The Neuroscience Institute has identified six major research themes that will form the backbone of the effort:
- The "Language" of the Brain: Cracking the Neural Code
- Enhancing the Brain: Brain-Machine Interfaces and Neuromodulation
- Understanding Human Thought: Decisions, Memory and Emotion
- The Brain in Disease: Neurological and Psychiatric Disorders
- The Changing Brain: Development, Learning and Aging
- Neuroscience for Society: Education, Law and Business
"Exciting new science is now possible," says Newsome, thanks to new technologies that have revolutionized the field of brain research. "These technologies are unlike anything we have seen in the previous 50 to 80 years, and they are changing the game completely. They are forcing neuroscientists to reconsider the world of experiments and studies that are possible. We really have to reinvent ourselves."
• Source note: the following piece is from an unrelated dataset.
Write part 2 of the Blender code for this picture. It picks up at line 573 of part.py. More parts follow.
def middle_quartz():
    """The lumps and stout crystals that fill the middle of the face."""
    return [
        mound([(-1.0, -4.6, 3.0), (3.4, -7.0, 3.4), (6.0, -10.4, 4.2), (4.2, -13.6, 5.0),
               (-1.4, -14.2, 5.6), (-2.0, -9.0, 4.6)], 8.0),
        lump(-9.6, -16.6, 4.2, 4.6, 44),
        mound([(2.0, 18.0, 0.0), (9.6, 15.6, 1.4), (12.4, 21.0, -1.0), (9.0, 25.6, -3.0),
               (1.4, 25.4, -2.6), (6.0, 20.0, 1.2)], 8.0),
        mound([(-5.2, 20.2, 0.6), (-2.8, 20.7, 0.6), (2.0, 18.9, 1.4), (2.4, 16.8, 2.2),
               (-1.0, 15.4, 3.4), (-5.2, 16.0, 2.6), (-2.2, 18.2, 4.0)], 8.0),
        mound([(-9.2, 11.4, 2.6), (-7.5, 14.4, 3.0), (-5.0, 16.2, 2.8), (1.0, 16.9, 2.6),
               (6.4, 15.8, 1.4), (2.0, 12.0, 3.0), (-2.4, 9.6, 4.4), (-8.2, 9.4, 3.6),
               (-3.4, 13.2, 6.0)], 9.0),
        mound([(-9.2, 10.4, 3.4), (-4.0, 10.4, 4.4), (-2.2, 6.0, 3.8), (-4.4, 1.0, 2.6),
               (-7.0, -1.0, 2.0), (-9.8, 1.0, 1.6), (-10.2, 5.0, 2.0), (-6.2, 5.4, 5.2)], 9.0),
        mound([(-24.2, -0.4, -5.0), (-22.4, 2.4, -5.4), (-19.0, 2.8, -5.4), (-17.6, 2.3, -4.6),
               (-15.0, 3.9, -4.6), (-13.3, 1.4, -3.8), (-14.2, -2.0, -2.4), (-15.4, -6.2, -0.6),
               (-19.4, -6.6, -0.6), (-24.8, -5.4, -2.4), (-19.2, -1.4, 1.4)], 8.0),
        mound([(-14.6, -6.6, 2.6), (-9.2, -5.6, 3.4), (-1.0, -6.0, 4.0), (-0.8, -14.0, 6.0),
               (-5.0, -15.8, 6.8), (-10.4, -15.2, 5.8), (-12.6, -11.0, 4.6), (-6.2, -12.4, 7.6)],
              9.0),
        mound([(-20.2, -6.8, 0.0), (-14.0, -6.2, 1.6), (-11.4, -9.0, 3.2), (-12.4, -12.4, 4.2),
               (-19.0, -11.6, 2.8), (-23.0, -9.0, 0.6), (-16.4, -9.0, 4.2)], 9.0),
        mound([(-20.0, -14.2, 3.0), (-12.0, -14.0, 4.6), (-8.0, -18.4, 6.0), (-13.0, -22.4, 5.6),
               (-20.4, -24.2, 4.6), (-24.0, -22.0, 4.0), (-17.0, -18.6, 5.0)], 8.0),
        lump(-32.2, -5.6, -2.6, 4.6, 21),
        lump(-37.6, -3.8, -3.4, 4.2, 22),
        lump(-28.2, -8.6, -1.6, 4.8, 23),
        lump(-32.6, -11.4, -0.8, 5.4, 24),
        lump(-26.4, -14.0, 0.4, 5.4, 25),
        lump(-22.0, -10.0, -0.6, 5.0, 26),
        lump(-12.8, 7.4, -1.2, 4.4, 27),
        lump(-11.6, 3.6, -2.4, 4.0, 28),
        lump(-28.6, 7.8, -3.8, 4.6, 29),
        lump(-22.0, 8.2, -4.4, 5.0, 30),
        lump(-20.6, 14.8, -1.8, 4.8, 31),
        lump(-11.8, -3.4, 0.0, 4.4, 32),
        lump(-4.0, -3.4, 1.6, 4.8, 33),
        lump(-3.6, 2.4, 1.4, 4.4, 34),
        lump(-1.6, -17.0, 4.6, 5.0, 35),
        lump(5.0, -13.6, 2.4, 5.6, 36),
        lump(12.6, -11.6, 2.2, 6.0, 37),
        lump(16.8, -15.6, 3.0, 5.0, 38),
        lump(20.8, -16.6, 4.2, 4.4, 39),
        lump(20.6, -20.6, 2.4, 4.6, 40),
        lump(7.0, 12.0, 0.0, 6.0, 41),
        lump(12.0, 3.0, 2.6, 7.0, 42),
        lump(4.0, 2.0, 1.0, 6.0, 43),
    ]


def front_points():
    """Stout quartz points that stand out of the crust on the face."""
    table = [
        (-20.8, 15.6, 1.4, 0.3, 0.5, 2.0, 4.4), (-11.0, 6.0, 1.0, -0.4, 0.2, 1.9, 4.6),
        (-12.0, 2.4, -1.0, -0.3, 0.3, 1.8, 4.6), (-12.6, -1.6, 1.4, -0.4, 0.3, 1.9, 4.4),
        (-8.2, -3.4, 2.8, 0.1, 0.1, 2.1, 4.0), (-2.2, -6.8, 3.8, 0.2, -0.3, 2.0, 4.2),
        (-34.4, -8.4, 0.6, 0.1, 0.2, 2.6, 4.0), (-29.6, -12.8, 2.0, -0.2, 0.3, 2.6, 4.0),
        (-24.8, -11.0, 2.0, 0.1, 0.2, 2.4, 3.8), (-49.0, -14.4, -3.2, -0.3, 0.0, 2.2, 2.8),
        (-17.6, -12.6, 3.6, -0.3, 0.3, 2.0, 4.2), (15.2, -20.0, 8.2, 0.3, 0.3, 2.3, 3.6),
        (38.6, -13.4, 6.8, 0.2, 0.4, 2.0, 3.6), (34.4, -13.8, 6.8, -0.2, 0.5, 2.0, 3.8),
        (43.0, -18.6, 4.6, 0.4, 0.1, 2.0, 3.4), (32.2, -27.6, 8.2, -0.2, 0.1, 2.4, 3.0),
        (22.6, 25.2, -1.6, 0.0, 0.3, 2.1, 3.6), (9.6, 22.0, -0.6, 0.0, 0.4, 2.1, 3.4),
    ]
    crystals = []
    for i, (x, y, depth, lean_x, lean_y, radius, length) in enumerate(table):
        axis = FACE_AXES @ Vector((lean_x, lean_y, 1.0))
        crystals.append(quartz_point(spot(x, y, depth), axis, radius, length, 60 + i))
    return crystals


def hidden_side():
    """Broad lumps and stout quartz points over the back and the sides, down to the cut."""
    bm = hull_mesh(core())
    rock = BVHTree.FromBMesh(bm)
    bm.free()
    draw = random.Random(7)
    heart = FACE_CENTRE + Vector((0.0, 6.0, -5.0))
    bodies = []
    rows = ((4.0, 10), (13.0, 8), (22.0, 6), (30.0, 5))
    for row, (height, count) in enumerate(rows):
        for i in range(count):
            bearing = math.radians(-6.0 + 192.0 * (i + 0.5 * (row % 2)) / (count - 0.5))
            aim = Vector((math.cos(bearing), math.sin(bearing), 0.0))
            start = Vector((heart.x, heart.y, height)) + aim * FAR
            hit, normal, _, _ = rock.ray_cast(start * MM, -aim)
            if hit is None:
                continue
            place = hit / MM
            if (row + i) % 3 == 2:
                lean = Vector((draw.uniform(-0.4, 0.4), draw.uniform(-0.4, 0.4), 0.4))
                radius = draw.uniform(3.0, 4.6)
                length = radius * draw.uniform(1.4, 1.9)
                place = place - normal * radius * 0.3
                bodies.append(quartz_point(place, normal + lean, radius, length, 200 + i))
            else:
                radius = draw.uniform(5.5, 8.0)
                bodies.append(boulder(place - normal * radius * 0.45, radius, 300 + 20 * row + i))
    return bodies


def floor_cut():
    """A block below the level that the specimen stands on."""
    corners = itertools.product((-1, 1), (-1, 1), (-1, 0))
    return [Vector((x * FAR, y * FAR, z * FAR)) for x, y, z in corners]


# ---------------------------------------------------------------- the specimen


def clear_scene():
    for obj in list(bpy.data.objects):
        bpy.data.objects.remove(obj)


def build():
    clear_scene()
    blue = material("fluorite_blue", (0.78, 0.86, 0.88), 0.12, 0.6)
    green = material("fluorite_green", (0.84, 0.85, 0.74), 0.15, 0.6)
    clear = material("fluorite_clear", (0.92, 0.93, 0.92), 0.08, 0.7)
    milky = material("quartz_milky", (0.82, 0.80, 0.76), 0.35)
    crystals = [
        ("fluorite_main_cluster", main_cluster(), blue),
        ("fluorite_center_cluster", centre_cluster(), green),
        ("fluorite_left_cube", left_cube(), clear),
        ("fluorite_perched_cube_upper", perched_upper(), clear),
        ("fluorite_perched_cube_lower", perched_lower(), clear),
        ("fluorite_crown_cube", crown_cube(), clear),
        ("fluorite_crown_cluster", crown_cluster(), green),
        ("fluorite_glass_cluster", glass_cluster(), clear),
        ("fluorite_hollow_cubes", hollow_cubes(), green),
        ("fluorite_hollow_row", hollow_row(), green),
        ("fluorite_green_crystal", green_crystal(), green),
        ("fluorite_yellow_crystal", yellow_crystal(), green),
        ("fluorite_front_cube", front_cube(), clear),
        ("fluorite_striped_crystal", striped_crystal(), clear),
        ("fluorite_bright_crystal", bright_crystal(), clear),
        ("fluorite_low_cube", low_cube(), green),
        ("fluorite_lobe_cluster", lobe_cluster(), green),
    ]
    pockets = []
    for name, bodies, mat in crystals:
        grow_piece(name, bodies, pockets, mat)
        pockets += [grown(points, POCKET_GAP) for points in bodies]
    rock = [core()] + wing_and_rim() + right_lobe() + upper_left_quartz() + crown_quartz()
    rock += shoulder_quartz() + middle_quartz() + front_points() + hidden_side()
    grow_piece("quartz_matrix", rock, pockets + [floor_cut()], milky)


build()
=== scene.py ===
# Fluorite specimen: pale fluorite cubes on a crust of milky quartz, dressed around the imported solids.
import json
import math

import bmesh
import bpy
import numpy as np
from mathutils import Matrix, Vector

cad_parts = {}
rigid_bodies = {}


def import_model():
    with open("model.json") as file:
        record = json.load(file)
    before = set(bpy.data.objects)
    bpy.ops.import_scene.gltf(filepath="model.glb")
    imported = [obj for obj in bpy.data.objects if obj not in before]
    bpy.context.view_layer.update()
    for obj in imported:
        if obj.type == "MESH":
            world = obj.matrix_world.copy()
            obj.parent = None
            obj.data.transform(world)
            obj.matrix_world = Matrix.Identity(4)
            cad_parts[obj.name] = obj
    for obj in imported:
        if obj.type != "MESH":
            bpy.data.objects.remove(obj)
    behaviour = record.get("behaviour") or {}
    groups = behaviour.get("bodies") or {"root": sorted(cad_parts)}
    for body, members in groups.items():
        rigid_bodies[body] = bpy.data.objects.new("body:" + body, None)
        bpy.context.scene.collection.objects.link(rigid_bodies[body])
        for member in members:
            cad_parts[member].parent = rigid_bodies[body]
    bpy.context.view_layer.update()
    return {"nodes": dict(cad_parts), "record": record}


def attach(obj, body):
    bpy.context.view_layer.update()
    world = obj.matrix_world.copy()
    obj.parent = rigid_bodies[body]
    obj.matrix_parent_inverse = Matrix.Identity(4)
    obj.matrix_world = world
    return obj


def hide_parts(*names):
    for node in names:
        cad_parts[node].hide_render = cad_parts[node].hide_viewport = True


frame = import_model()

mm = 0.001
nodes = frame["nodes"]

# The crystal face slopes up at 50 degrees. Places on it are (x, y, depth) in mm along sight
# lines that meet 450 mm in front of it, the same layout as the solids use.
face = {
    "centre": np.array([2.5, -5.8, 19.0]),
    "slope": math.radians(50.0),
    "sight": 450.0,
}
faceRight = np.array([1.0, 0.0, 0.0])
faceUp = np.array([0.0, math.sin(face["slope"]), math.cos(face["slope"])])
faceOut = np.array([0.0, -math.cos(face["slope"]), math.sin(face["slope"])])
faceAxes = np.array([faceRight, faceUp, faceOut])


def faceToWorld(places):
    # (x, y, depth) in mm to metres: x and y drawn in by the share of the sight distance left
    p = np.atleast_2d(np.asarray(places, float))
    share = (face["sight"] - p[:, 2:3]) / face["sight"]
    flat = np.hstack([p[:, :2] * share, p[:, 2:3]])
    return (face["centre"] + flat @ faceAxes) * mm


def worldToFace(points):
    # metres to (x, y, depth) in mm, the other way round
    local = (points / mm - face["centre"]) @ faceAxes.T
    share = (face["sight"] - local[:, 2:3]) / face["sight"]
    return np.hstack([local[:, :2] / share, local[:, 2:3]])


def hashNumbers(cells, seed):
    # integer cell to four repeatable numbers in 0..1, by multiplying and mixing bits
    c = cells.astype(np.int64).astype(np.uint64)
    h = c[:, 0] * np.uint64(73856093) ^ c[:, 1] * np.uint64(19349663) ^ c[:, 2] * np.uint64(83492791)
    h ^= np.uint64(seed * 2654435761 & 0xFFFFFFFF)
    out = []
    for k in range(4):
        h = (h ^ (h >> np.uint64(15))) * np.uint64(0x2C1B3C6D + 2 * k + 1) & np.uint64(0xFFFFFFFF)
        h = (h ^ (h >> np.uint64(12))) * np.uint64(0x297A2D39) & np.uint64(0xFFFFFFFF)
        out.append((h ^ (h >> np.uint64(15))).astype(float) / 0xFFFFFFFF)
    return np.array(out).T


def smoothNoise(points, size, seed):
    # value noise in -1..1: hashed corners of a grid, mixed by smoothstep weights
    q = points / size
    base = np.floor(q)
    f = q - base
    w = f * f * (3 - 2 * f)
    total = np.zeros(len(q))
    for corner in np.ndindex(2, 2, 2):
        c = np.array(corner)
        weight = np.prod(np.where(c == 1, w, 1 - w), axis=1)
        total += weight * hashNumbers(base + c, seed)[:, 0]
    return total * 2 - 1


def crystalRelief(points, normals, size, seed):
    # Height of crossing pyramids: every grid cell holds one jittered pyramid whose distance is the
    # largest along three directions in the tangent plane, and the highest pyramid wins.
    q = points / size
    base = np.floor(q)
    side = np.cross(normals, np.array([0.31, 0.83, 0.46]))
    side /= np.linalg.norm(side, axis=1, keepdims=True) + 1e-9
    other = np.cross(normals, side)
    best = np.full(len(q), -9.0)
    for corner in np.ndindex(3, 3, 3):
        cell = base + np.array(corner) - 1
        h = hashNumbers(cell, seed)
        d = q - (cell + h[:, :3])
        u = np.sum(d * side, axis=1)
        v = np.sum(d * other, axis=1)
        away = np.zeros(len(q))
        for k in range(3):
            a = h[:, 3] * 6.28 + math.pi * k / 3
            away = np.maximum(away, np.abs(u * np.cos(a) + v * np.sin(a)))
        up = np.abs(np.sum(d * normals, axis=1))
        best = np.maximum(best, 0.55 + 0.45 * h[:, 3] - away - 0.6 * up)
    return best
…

Newsome has seen major advances and new technologies coming on line in the four key areas needed for brain research – static mapping, dynamic mapping, theory and manipulation. There are dramatic new departures in our ability to make static maps, he says, thanks in large part to the work of Steve Smith, department of molecular and cellular physiology, who developed new microscopy techniques using light field microscopy and array tomography. Another major advancement in this area is Karl Deisseroth's CLARITY brain mapping technology, which renders the whole brain transparent. "That is going to speed the development of the static map dramatically," says Newsome.
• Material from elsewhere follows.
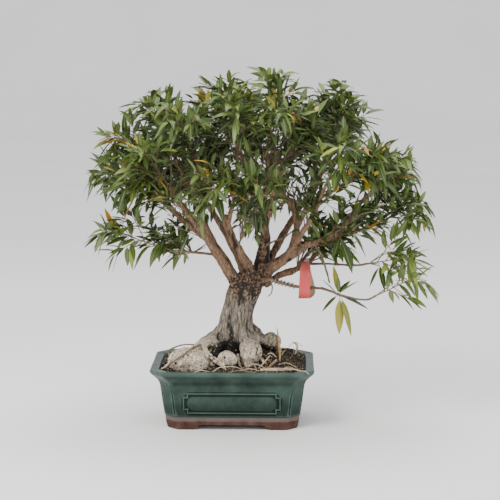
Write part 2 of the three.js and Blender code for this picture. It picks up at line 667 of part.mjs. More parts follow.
function growBranch(key, tip) {
  const origin = bestOrigin(tip);
  const outward = tip.clone().sub(CROWN_ROOT).normalize();
  const away = tip.clone().sub(origin.from).normalize();
  const heading = away.multiplyScalar(HEADING_AWAY)
    .addScaledVector(outward, HEADING_OUT)
    .addScaledVector(UP, HEADING_UP)
    .normalize();
  const base = tip.clone().addScaledVector(heading, -SPRAY_LENGTH);
  const reach = base.distanceTo(origin.from);
  const curve = new THREE.CubicBezierCurve3(
    origin.from,
    origin.from.clone().addScaledVector(origin.aim, reach * START_PULL),
    base.clone().addScaledVector(heading, -reach * END_PULL),
    base,
  );
  const stations = [];
  for (let i = 0; i <= BRANCH_STEPS; i++) {
    const point = curve.getPoint(i / BRANCH_STEPS);
    if (i > 0 && i < BRANCH_STEPS) {
      ['x', 'y', 'z'].forEach((axis, k) => {
        point[axis] += reach * between(-BRANCH_WIGGLE, BRANCH_WIGGLE, KEY.bend, key, i, k);
      });
    }
    stations.push([point.x, point.y, point.z, 0]);
  }
  origin.branch.load[origin.index] += 1;
  wood.push({ stations, load: stations.map(() => 0), grown: true });
  return stations;
}

// The end of a stem and the way it points there.
function stemEnd(stations) {
  const end = vector(stations.at(-1));
  return { base: end, heading: end.clone().sub(vector(stations.at(-2))).normalize() };
}

const wood = Object.entries(LIMBS).map(([name, stations]) => ({
  name,
  stations,
  load: stations.map(() => 0),
  bare: BARE_LIMBS.includes(name),
  trunkward: ['left', 'front', 'right'].includes(name),
}));
const sprays = wood.filter(({ bare }) => !bare).map(({ stations }) => {
  const { base, heading } = stemEnd(stations);
  const tip = base.clone().addScaledVector(heading, SPRAY_LENGTH).addScaledVector(UP, SPRAY_RISE);
  return { base, heading, tip };
});
crownTips(sprays.map(({ tip }) => tip))
  .sort((a, b) => a.distanceTo(CROWN_ROOT) - b.distanceTo(CROWN_ROOT))
  .forEach((tip, key) => sprays.push({ ...stemEnd(growBranch(key, tip)), tip }));

// A grown branch is as thick as what it carries: its own spray and the branches that leave it further
// out.
for (const branch of wood.filter(({ grown }) => grown)) {
  branch.stations.forEach((station, i) => {
    const carried = branch.load.reduce((sum, load, k) => sum + (k >= i ? load : 0), 1);
    const taper = 1 + BRANCH_TAPER * (1 - i / BRANCH_STEPS);
    station[3] = BRANCH_END_RADIUS * taper * carried ** LOAD_POWER;
  });
}

// Triangles of what is placed so far, sorted into cells of space, so that a new leaf can be tried against
// them.
const cells = new Map();
function cellsOf(triangle) {
  const range = [0, 1, 2].map((axis) => {
    const along = triangle.map((corner) => corner.getComponent(axis));
    return [Math.floor(Math.min(...along) / CELL_SIZE), Math.floor(Math.max(...along) / CELL_SIZE)];
  });
  const keys = [];
  for (let x = range[0][0]; x <= range[0][1]; x++) {
    for (let y = range[1][0]; y <= range[1][1]; y++) {
      for (let z = range[2][0]; z <= range[2][1]; z++) keys.push(`${x},${y},${z}`);
    }
  }
  return keys;
}

function trianglesOf(geometry) {
  const position = geometry.attributes.position;
  const index = geometry.index.array;
  const triangles = [];
  for (let i = 0; i < index.length; i += 3) {
    triangles.push([0, 1, 2].map((corner) => (
      new THREE.Vector3().fromBufferAttribute(position, index[i + corner])
    )));
  }
  return triangles;
}

function remember(geometry, owner) {
  for (const triangle of trianglesOf(geometry)) {
    for (const key of cellsOf(triangle)) {
      if (!cells.has(key)) cells.set(key, []);
      cells.get(key).push({ triangle, owner });
    }
  }
}

const edgeA = new THREE.Vector3();
const edgeB = new THREE.Vector3();
const ray = new THREE.Vector3();
const normalAcross = new THREE.Vector3();
const offset = new THREE.Vector3();
const sideways = new THREE.Vector3();

// Whether the straight line from start to end passes through the triangle.
function pierces(start, end, [a, b, c]) {
  edgeA.subVectors(b, a);
  edgeB.subVectors(c, a);
  ray.subVectors(end, start);
  normalAcross.crossVectors(ray, edgeB);
  const scale = edgeA.dot(normalAcross);
  if (Math.abs(scale) < 1e-9) return false;
  offset.subVectors(start, a);
  const u = offset.dot(normalAcross) / scale;
  if (u < 0 || u > 1) return false;
  sideways.crossVectors(offset, edgeA);
  const v = ray.dot(sideways) / scale;
  if (v < 0 || u + v > 1) return false;
  const along = edgeB.dot(sideways) / scale;
  return along >= 0 && along <= 1;
}

const meets = (one, other) => [0, 1, 2].some((i) => (
  pierces(one[i], one[(i + 1) % 3], other) || pierces(other[i], other[(i + 1) % 3], one)
));

// Whether a shape crosses anything placed that the filter lets count.
function crosses(geometry, counts) {
  return trianglesOf(geometry).some((triangle) => (
    cellsOf(triangle).some((key) => (cells.get(key) ?? []).some((placed) => (
      counts(placed.owner) && meets(triangle, placed.triangle)
    )))
  ));
}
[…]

In the area of recording dynamic brain activity, new discoveries are allowing researchers to record neurons at greater capacity – from one at a time to now 100, 1,000 or 10,000 at a time, greatly improving the ability to decipher neuron signaling activity. Professor Krishna Shenoy of the department of electrical engineering and Professor Mark Schnizter of the departments of applied physics and biological sciences are major leaders in this effort.
Optogenetics, another development from the Deisseroth Lab, is giving researchers a new way to test theories of brain activity and behavior using light sensitivity. And new advances in theory and computation are providing researchers a statistically sound way of taking massive amounts of data and compressing them into very small amounts of information that can then transmitted from A to B.
"This type of scientific discovery is not going to stop anytime soon," says Newsome. "There are so many creative people – engineers, mathematicians and physicists – who are being drawn into the study of the brain. It will be a true campus-wide endeavor for the next several decades," Newsome adds. "No great university is going to stay great without this type of concerted, broad effort on understanding the brain and on behavior is rooted in the brain."